* Begin *

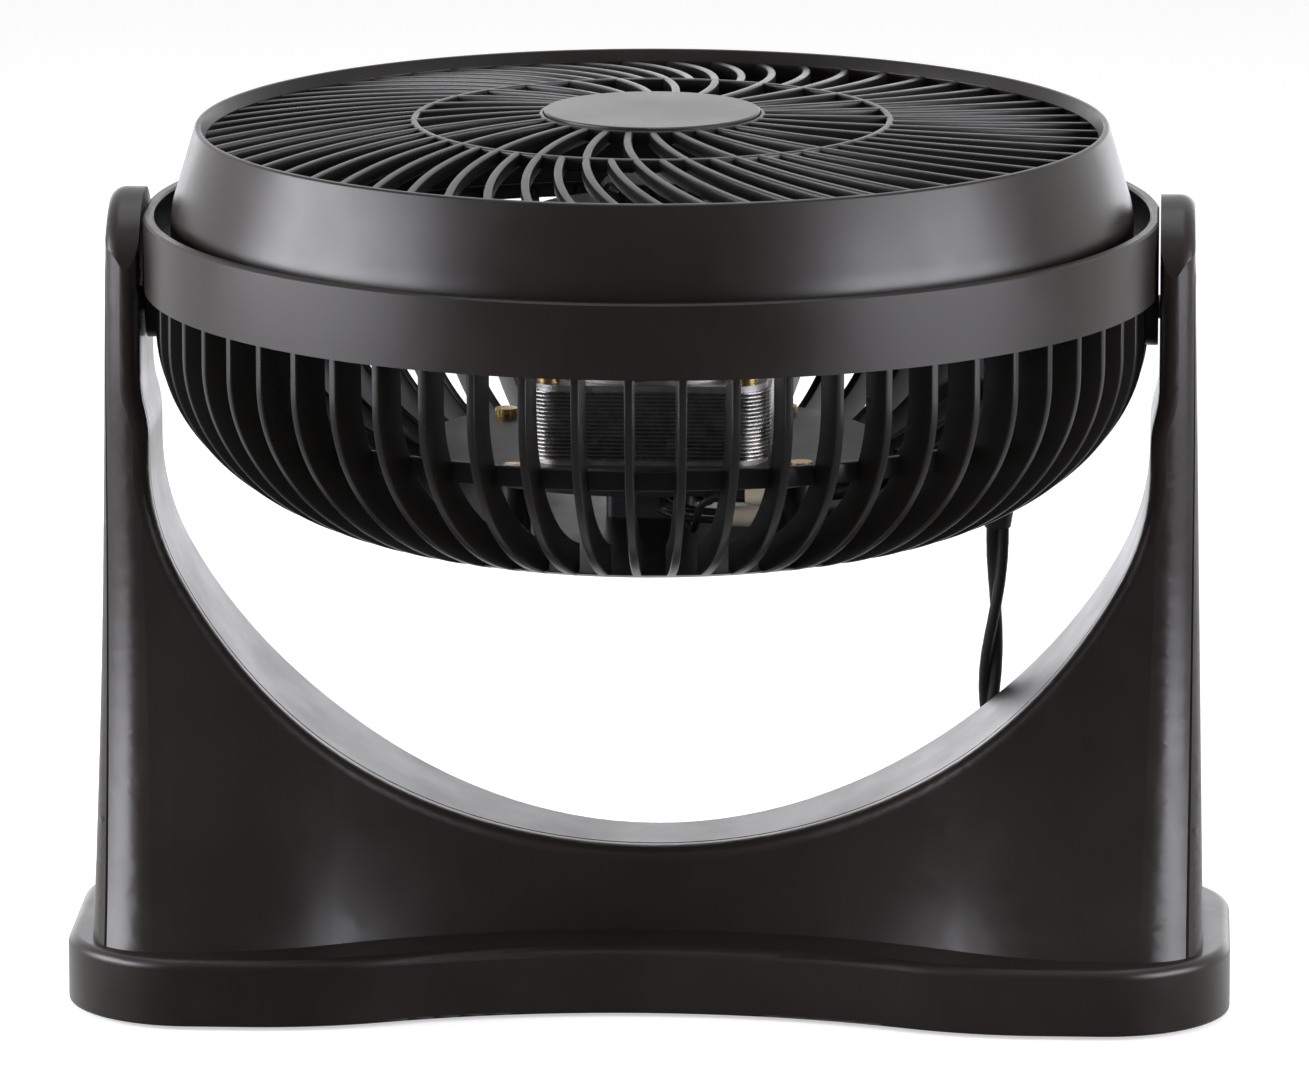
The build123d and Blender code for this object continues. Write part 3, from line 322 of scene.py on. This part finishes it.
def twin_outline(travelled):
    """Flat twin lead: two round cores side by side, slowly turning."""
    core = CORD_WIDTH / 4
    points = []
    for side in (1, -1):
        for step in range(CORE_STEPS + 1):
            angle = radians(-CORE_ARC + 2 * CORE_ARC * step / CORE_STEPS)
            points.append((side * (core + core * cos(angle)), side * core * sin(angle)))
        points.append((0.0, side * CORD_WAIST))
    turn = 2 * pi * travelled / CORD_TWIST + TWIST_START
    c, s = cos(turn), sin(turn)
    return [(x * c - y * s, x * s + y * c) for x, y in points]


def make_cord():
    """The mains cord: one line from the head through the coil to the plug."""
    line = spline_points(CORD_ROUTE + coil_points() + TAIL_ROUTE, 6)
    verts, faces = [], []
    skin(verts, faces, tube_rings(line, twin_outline))
    cord = new_object("mains_cord", verts, faces, sharp=50)
    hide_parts("cord", "cord_coil", "cord_tail")
    cord.data.materials.append(MATERIALS["cord"])
    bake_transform(cord)
    tie = make_coil_tie()


def make_coil_tie():
    """Closed strap round the turns of the coil."""
    low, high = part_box("coil_tie")
    low, high = Vector(low) / MM, Vector(high) / MM
    middle_x = (low.x + high.x) / 2
    half = (high.x - low.x) / 2
    outer = rounded([(low.y, low.z), (high.y, low.z), (high.y, high.z), (low.y, high.z)],
                    TIE_CORNERS[0], 8)
    low_y, high_y = low.y + TIE_THICK, high.y - TIE_THICK
    low_z, high_z = low.z + TIE_THICK, high.z - TIE_THICK
    inner = rounded([(low_y, low_z), (high_y, low_z), (high_y, high_z), (low_y, high_z)],
                    TIE_CORNERS[1], 8)
    left, right = Vector((middle_x - half, 0, 0)), Vector((middle_x + half, 0, 0))
    inset = Vector((TIE_EDGE, 0, 0))
    rings = []
    for (y, z), (iy, iz) in zip(outer, inner):
        out = Vector((0, y - iy, z - iz)).normalized() * TIE_EDGE
        a, b = Vector((0, y, z)), Vector((0, iy, iz))
        rings.append([left + inset + a, right - inset + a, right + a - out, right + b + out,
                      right - inset + b, left + inset + b, left + b + out, left + a - out])
    verts, faces = [], []
    skin(verts, faces, rings, wrap=True)
    tie = new_object("cord_tie", verts, faces)
    tie.data.materials.append(MATERIALS["strap"])
    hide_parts("coil_tie")
    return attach(tie, "stand")


# ---------------------------------------------------------------- head
def dome_z(radius):
    """Height of the top of the ribs."""
    fall = CROWN - (BEZEL_TOP - BEZEL_LIP_DROP)
    ball = (GRILLE_RIM ** 2 + fall ** 2) / (2 * fall)
    return CROWN - ball + sqrt(ball ** 2 - radius ** 2)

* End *

# [Aim of the exercise]
Output all of the material exactly as written.

# [Result below]
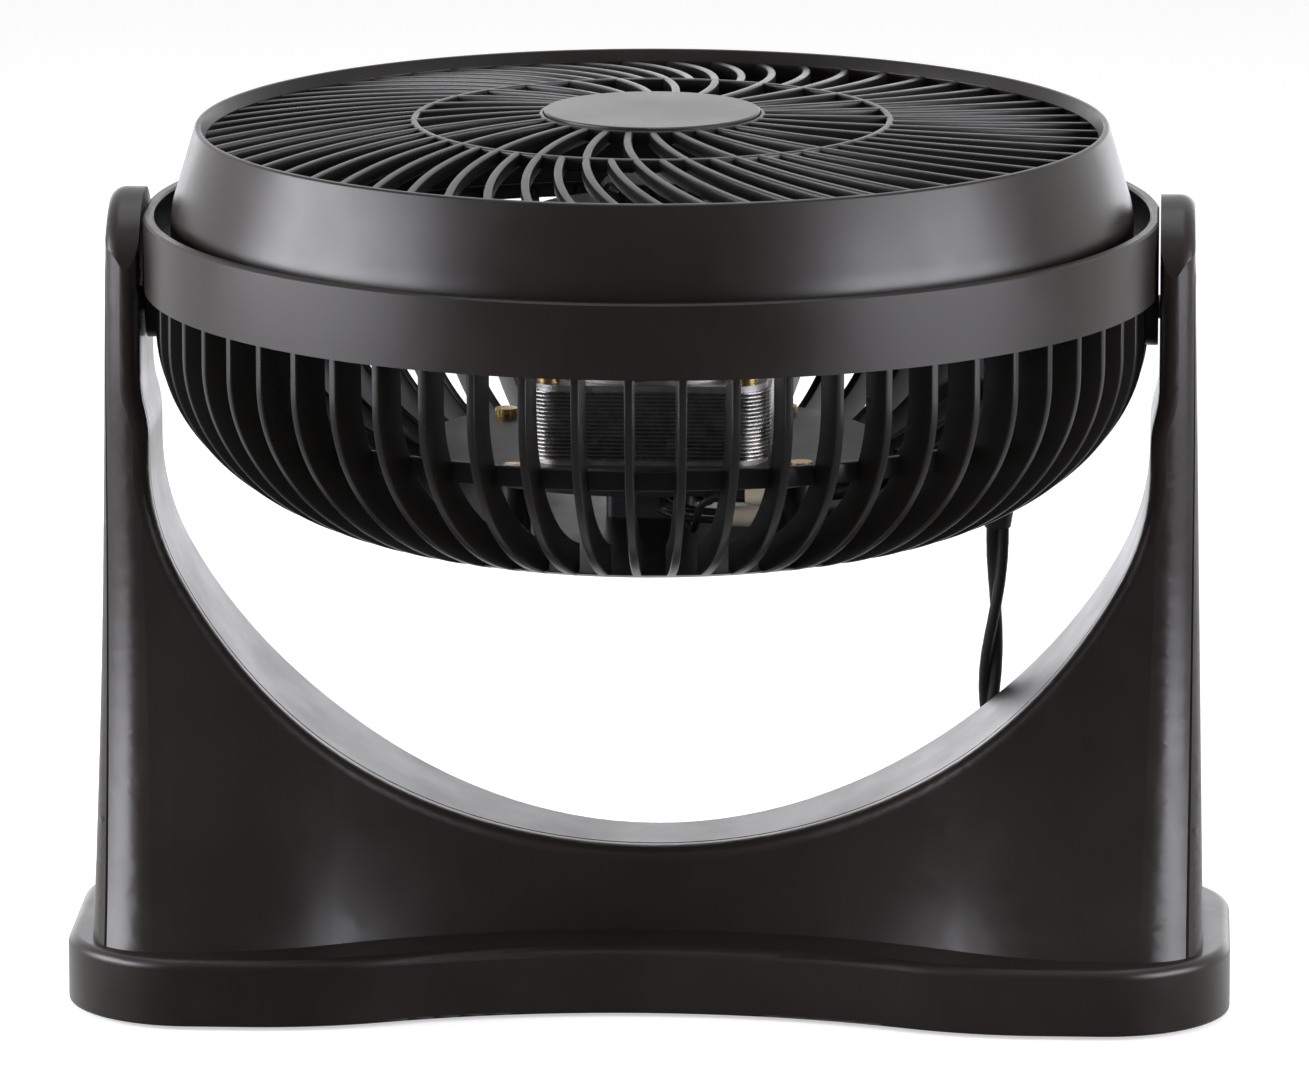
The build123d and Blender code for this object continues. Write part 3, from line 322 of scene.py on. This part finishes it.
def twin_outline(travelled):
    """Flat twin lead: two round cores side by side, slowly turning."""
    core = CORD_WIDTH / 4
    points = []
    for side in (1, -1):
        for step in range(CORE_STEPS + 1):
            angle = radians(-CORE_ARC + 2 * CORE_ARC * step / CORE_STEPS)
            points.append((side * (core + core * cos(angle)), side * core * sin(angle)))
        points.append((0.0, side * CORD_WAIST))
    turn = 2 * pi * travelled / CORD_TWIST + TWIST_START
    c, s = cos(turn), sin(turn)
    return [(x * c - y * s, x * s + y * c) for x, y in points]


def make_cord():
    """The mains cord: one line from the head through the coil to the plug."""
    line = spline_points(CORD_ROUTE + coil_points() + TAIL_ROUTE, 6)
    verts, faces = [], []
    skin(verts, faces, tube_rings(line, twin_outline))
    cord = new_object("mains_cord", verts, faces, sharp=50)
    hide_parts("cord", "cord_coil", "cord_tail")
    cord.data.materials.append(MATERIALS["cord"])
    bake_transform(cord)
    tie = make_coil_tie()


def make_coil_tie():
    """Closed strap round the turns of the coil."""
    low, high = part_box("coil_tie")
    low, high = Vector(low) / MM, Vector(high) / MM
    middle_x = (low.x + high.x) / 2
    half = (high.x - low.x) / 2
    outer = rounded([(low.y, low.z), (high.y, low.z), (high.y, high.z), (low.y, high.z)],
                    TIE_CORNERS[0], 8)
    low_y, high_y = low.y + TIE_THICK, high.y - TIE_THICK
    low_z, high_z = low.z + TIE_THICK, high.z - TIE_THICK
    inner = rounded([(low_y, low_z), (high_y, low_z), (high_y, high_z), (low_y, high_z)],
                    TIE_CORNERS[1], 8)
    left, right = Vector((middle_x - half, 0, 0)), Vector((middle_x + half, 0, 0))
    inset = Vector((TIE_EDGE, 0, 0))
    rings = []
    for (y, z), (iy, iz) in zip(outer, inner):
        out = Vector((0, y - iy, z - iz)).normalized() * TIE_EDGE
        a, b = Vector((0, y, z)), Vector((0, iy, iz))
        rings.append([left + inset + a, right - inset + a, right + a - out, right + b + out,
                      right - inset + b, left + inset + b, left + b + out, left + a - out])
    verts, faces = [], []
    skin(verts, faces, rings, wrap=True)
    tie = new_object("cord_tie", verts, faces)
    tie.data.materials.append(MATERIALS["strap"])
    hide_parts("coil_tie")
    return attach(tie, "stand")


# ---------------------------------------------------------------- head
def dome_z(radius):
    """Height of the top of the ribs."""
    fall = CROWN - (BEZEL_TOP - BEZEL_LIP_DROP)
    ball = (GRILLE_RIM ** 2 + fall ** 2) / (2 * fall)
    return CROWN - ball + sqrt(ball ** 2 - radius ** 2)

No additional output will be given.